- _WHAT TO PRODUCE_
Beginning at the first line of the data, print each line exactly, stopping after the line that contains "# faces -Y, and".
## begin DATASET EXCERPT
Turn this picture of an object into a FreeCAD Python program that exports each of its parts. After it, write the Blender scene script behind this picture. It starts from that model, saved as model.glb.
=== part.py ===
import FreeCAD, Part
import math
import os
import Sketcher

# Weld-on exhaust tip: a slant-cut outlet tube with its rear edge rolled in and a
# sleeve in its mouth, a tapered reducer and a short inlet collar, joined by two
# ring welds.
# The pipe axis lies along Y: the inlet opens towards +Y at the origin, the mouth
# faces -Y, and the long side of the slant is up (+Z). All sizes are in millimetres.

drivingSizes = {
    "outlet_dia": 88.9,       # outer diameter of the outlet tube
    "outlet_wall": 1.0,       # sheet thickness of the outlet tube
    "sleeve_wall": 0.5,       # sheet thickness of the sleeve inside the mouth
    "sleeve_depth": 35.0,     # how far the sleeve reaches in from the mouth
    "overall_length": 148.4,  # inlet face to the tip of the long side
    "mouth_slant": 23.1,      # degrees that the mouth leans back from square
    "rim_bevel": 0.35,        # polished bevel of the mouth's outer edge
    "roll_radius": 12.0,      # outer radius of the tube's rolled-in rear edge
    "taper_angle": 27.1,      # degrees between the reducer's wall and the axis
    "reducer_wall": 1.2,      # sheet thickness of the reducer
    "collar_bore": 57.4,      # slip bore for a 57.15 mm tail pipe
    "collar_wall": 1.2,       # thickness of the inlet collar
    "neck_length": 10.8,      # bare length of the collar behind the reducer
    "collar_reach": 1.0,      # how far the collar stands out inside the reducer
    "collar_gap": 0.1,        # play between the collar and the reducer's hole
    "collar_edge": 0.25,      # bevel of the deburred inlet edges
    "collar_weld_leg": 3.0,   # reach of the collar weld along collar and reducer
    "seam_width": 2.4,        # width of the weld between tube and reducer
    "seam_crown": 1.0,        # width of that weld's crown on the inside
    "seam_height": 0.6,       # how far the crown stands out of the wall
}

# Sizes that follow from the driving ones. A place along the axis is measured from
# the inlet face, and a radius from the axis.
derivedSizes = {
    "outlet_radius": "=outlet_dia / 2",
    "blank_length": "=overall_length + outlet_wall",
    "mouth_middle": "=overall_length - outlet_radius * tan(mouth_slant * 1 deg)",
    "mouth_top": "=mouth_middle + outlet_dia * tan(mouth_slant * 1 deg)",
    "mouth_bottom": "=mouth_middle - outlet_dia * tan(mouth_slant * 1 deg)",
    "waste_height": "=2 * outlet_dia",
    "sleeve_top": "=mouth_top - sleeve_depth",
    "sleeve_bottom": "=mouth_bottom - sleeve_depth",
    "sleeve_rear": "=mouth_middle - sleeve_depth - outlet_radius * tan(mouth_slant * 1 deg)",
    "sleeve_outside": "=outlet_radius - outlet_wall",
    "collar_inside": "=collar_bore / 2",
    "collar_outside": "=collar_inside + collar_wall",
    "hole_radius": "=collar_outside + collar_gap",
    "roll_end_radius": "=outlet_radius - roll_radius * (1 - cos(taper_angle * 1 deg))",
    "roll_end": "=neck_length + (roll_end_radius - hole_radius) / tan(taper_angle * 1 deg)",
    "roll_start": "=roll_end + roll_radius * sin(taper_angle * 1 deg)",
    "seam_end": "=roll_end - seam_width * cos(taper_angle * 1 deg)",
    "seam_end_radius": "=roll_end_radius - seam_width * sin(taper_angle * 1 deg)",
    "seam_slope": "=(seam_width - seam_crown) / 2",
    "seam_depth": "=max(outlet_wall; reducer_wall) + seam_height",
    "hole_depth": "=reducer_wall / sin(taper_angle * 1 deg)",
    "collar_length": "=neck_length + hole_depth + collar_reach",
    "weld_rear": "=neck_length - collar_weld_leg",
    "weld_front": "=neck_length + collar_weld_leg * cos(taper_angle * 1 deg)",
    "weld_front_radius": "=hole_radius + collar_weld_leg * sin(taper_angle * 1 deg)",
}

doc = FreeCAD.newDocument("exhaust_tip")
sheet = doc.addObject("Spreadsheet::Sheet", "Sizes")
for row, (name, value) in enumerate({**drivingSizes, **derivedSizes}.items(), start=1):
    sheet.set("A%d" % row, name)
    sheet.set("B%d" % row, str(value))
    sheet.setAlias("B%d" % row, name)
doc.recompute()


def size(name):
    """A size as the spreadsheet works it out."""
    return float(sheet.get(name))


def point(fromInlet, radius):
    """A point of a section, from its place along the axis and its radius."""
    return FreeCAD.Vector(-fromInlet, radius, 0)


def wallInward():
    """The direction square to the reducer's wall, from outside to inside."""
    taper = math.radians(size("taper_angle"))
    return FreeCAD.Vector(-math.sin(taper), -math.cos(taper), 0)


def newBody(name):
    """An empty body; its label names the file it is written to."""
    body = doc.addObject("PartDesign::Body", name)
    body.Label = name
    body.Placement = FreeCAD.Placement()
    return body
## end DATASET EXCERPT
- _ANSWER TO THE PROBLEM_
Turn this picture of an object into a FreeCAD Python program that exports each of its parts. After it, write the Blender scene script behind this picture. It starts from that model, saved as model.glb.
=== part.py ===
import FreeCAD, Part
import math
import os
import Sketcher

# Weld-on exhaust tip: a slant-cut outlet tube with its rear edge rolled in and a
# sleeve in its mouth, a tapered reducer and a short inlet collar, joined by two
# ring welds.
# The pipe axis lies along Y: the inlet opens towards +Y at the origin, the mouth
# faces -Y, and the long side of the slant is up (+Z). All sizes are in millimetres.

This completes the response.